Ankh-Morpork is built on black loam, broadly, but it is mostly built on itself; pragmatic citizens simply built on top of the existing buildings rather than excavate them out as the river flooded and the sediment grew too high. There are many unknown basements, including an entire "cave network" below Ankh-Morpork made up of old streets and abandoned sewers.

===Real-world connexions===

The town sign of Wincanton

Ankh-Morpork was twinned with the town of Wincanton in Somerset, in the south-west United Kingdom on the spherical planet Earth (known in the Discworld books as Roundworld) on 7 December 2002. The town is home to a shop called "The Discworld Emporium", which also doubles as an "Ankh-Morpork Consulate" according to the shop sign. However, for legal reasons, the twinning was not officially displayed on the road sign. Fans, however, added stick-on notices to some of the signs. In 2009, this was changed, and a new town sign prominently declaring the twinning with Ankh-Morpork and other Roundworld places was erected. Several streets in a new housing development in Wincanton have been named after Ankh-Morpork Streets, including Peach Pie Street and Treacle Mine Road.

"Discworld: Ankh-Morpork" was published as a board game in 2011.

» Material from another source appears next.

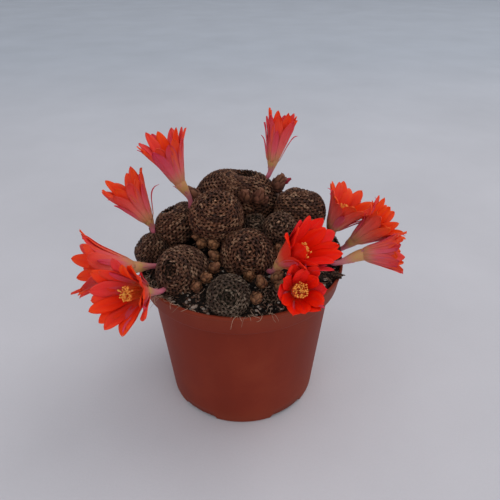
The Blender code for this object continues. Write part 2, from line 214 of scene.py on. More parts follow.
def closedRings(rows, columns):
    # faces of rings laid out one after another, closed by the two end points that follow them
    ring = np.arange(columns)
    after = (ring + 1) % columns
    total = rows * columns
    last = total - columns
    start = np.stack([ring, after, np.full(columns, total)], 1)
    end = np.stack([last + after, last + ring, np.full(columns, total + 1)], 1)
    return [gridFaces(rows, columns, True)[:, ::-1], start, end]


def rimFaces(rows, columns):
    # quads that close a sheet and its second skin all round their rim
    total = rows * columns
    rim = [*range(columns), *range(2 * columns - 1, total, columns)]
    rim += [*range(total - 2, total - columns - 1, -1), *range(total - 2 * columns, 0, -columns)]
    return np.array([[a, b, b + total, a + total] for a, b in zip(rim, rim[1:] + rim[:1])])


def unit(vectors):
    vectors = np.asarray(vectors, float)
    return vectors / np.linalg.norm(vectors, axis=-1, keepdims=True)


def ease(value, start=0.0, end=1.0):
    share = np.clip((value - start) / (end - start), 0, 1)
    return share * share * (3 - 2 * share)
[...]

===Fictional connexions===
Many details of Ankh-Morpork appear to have been inspired by Fritz Leiber's fictional city Lankhmar (although Pratchett has said "I didn't – at least consciously, I suppose I must say – create Ankh-Morpork as a takeoff of Lankhmar"); John D. Rateliff notes that Leiber's characters "the Gray Mouser and Fafhrd guest-star in the very first Discworld story, The Colour of Magic, under the pseudonyms of The Weasel and Bravd".